Best Drag Queen With a Degree in Quantum Physics

Anita Cocktail

Bud Bradshaw makes an imposing woman. He, er, she, is 300 pounds and nearly seven feet tall in custom-made platform heels and towering wig. But the most unusual thing about Bradshaw is the fact that she, er, he, has a degree in quantum physics. He doesn't much like to talk about that part of his life, though. It was only in the last eight years, he says, since he developed Anita Cocktail, that his life has had purpose. After all, he notes, "A little makeup and paint turns a boy into something he ain't." Bradshaw produces Live, Lip-Sync, & Laffs, a variety/cabaret show at 60 South that includes Ms. Cocktail, Barbie Blake (who can do cartwheels in five-inch stilettos), Starr Masters, Erica Benson, Tatyana Romanov and Ms. Tina Le Grande. He'll introduce a second show, Hell on Heels, at the Denver Buffalo Company soon. Come on out: This show is anything but a drag.

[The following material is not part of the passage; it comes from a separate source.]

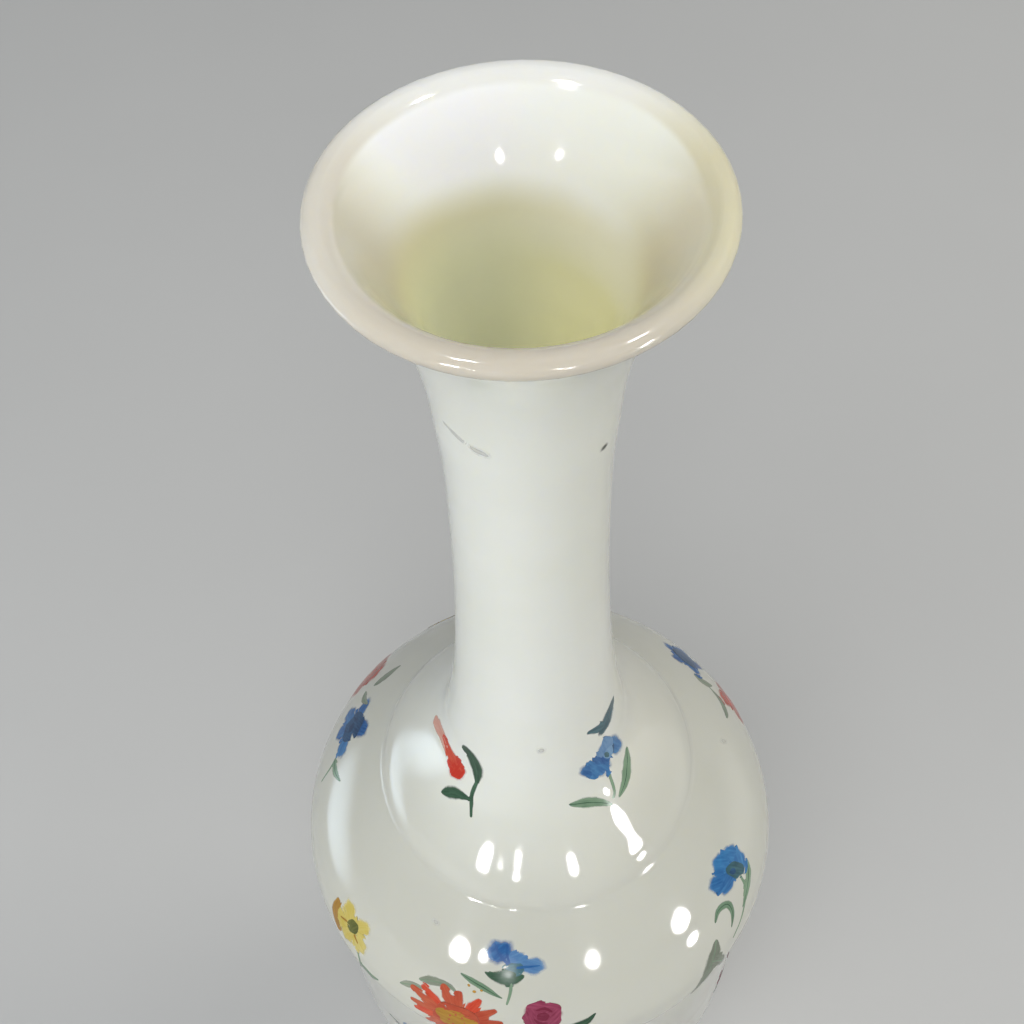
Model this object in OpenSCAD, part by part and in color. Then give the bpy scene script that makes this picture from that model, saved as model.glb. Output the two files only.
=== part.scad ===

Not content with winning hearts and saving pooches with his appearances on cable TV's Emergency Vets (on Animal Planet), funnyman/animal doc Kevin Fitzgerald stages an irregular (very) variety show that seems to have found a home on major holidays at the Comedy Works in Larimer Square. What's not to love about the Love Show? An evening's lineup always includes a sampling of Fitzgerald's comic antics -- on a recent outing, he sang Doris Day's "Que Sera Sera" backed by the Well Hungarians, and then offered a Michael Flatley tap dancing imitation (wearing see-through tights). After that, he transformed himself into the emcee to introduce a cavalcade of Denver's most unusual performers, including a gaggle of jugglers, a roller-skating bird, a smoking pig and Shelvis, the fabulous female Elvis impersonator. "Denver has a lot of talent out there," Fitzgerald insists. And he's bringing that talent to you, one wacky act after another. Take this doctor's advice: Variety is the spice of life.